This battery consists of recycled Li-Ion cells type 18650.
Time and again, we have to deal with defective Li-Ion batteries in the repair café next door where I’m working in. Usually individual cells became defective or the battery management unit is broken. The (remaining) cells are sometimes still as good as new (i.e. close to their original capacity) – too good to throw away!
At some point I asked myself whether it would be possible to build a SOTA battery from recycled cells.
First I looked up the properties of a Li-Ion cell:
- Cell voltage of approx. 4.1 Volts when fully charged
- Cell voltage of less than 3.3 Volts when discharged (depending on the manufacturer‘ s specifications).
Next, I looked up the specification of my KX3: It tolerates supply voltages up to 15 Volts and less than 10 Volts (but only with reduced output power below 11 Volts).
Finally I had the choice:
- Using three cells in series (3S): The battery voltage will soon drop below 11 Volts during operation. Below this threshold, power output must be compromised (which can sometimes be tolerated).
- Using four cells in series (4S): The battery voltage will be above 16 Volts in the beginning. No portable transceiver will operate at this voltage. A voltage reducer circuit is needed which will cause extra power loss!
I went for the 4S version, because I prefer using the KX3 with 10 watts output power. It helps being heard when condx are marginal.
Design and construction:
In order to perform accurate voltage measurements I built a 10V- reference source before I actually started. With this reference source it was possible to calibrate my multimeters. Now I was ready to go.
Four cells, each with a capacity of at least 2400 mAh, are connected in series. Although this is not recommended, I have soldered the „soldering tabs“. Spot welding is unfortunately not an option for me.
A thin layer of foam is placed between the cells to compensate for slight variations in thickness. For balancing, the battery is equipped with a balancer cable and a five-pin plug. The cells are held in place with adhesive tape. Open contacts and conductive surfaces are carefully insulated. For protection, the cells are packed in a heat shrinkable tube. A fuse holder is integrated in the power cable which uses a PowerPole connector.
The voltage reducer consists of two 1N5401 silicon diodes connected in series. Each diode has a forward voltage drop of approx. 0.75 volts, almost independent of the load current.

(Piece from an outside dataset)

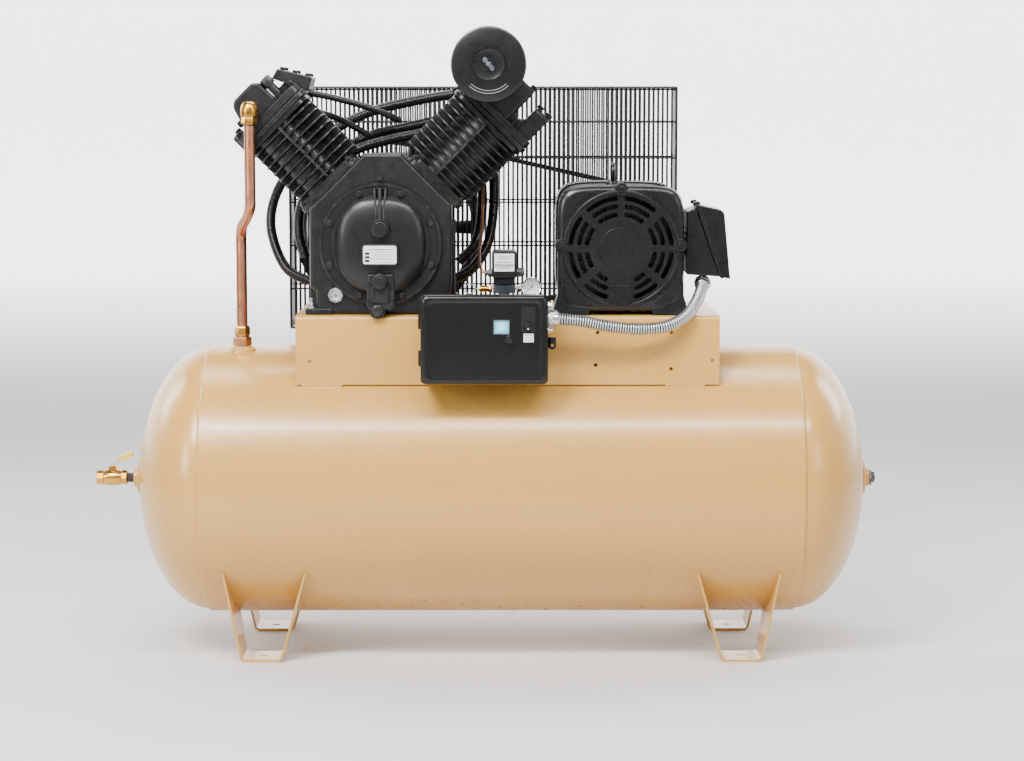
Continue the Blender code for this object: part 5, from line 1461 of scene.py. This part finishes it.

In „reduce“ mode, about 1.5 volts will drop across the two diodes
The circuit is assembled in a small plastic housing and equipped with PowerPole connectors at both ends.
When starting the activation, the voltage reducer is in „reduce“ mode. Once the battery voltage drops below the threshold voltage *) , it is safe to switch to „bypass“. Then the diodes are bridged with the small switch and the full battery voltage is available at the TRx.
*) For the KX3, which works up to 15 Volts, this threshold is 13.5 V (shown in the KX3’s display).